No hay atenuantes: los ataques mortales contra periodistas se han multiplicado en los años recientes en México, sin que sea proporcional la eficacia institucional para frenar tales asesinatos (que no son las únicas agresiones físicas al gremio), menos para prevenirlos.
Tales ataques tienen relevancia especial en cuanto las víctimas pertenecen a un oficio de alto interés público, el de reportar y analizar hechos importantes de la sociedad. Pero tales historias de dolor forman parte de la gran tragedia nacional: en el país entero suceden cotidianamente actos delictivos similares. No es una coartada, sino un lamento: los periodistas asesinados sólo son una parte ínfima del número de muertes violentas, regularmente hundidas en la impunidad.
El contexto en que se desarrolla el periodismo en México no es, técnicamente, el de una guerra civil, pero sí el de una nación cuyos problemas acumulados estallan por la vía de la violencia y la supremacía del más fuerte, o mejor armado, o más habilitado para no recibir castigo.
Sin embargo, vale apuntar que el periodismo mexicano de a pie, que es en el que se concentran los asesinatos, suele vivir en situaciones laborales precarias, explotado por empresarios que lo utilizan como moneda de cambio para sus negocios realmente redituables, tocado también ese periodismo monetariamente desvalido, ha de decirse, por los tentáculos tan extendidos del crimen organizado y sus vertientes políticas o gubernamentales.

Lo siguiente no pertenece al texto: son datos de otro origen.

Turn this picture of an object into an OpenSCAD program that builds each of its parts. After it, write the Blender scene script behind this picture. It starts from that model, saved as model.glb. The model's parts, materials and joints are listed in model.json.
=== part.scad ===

Planteado lo anterior, es importante diferenciar las protestas y denuncias del periodismo de a pie, del que sufre la realidad de un sistema injusto, del oportunismo de personajes, medios, empresas y organizaciones de la élite periodística que en México y en el extranjero pretenden beneficiarse políticamente de la desgracia que ellos han propiciado mediante sus alianzas, silencios y complicidades.
Sí: hay que elevar la voz en demanda de justicia en los casos de periodistas de a pie caídos, el más reciente en Chilpancingo, Guerrero, Fredid Román. Pero hay que rechazar y denunciar la cínica quejumbre lucrativa de las voces que desde las élites, desde los poderes, vigentes o desplazados, sumieron a la nación en la crisis actual y ahora intentan disfrazarse de críticos dolidos, de voceros compungidos, de salvadores y héroes de un periodismo al que no han honrado ni han defendido nunca de verdad.
Entre coros de “¡presidente, presidente!”, el secretario de Gobernación y precandidato a la máxima postulación de 2024 anunció ayer a diputados de Morena que al abrir su periodo de sesiones San Lázaro, el próximo 1º de septiembre, se presentará la iniciativa presidencial que busca consolidar lo que de facto ya se vive, la militarización de la Guardia Nacional.
Tal iniciativa recibirá trato preferencial, conforme a las atribuciones presidenciales, para ser analizada y votada en 30 días. De ser aprobada, pues Morena y sus aliados tienen la mayoría simple de votos (la mitad más uno de los sufragios de los legisladores presentes), pasaría al Senado, donde igualmente tendría un lapso de 30 días para su procesamiento.
La Constitución vigente, en su artículo 21, menciona en dos ocasiones que la Guardia Nacional tiene “un carácter civil”. Es decir, no tan sólo que a la cabeza formal de ella esté un civil (así sea, forzando la justificación, el hecho de que el Presidente de la República lo sea), sino que tal Guardia tenga una plena identidad civil.
Habrá de verse la manera en que la Presidencia de la República buscará intentar la modificación de una ley para militarizar la Guardia Nacional cuando la Constitución lo prohíbe. Morena y sus aliados tienen la mayoría simple, como se ha dicho, para aprobar tales reformas legales, que no constitucionales, pero probablemente tales reformas serán sometidas a la resolución final de la Suprema Corte de Justicia de la Nación. ¡Hasta el próximo lunes!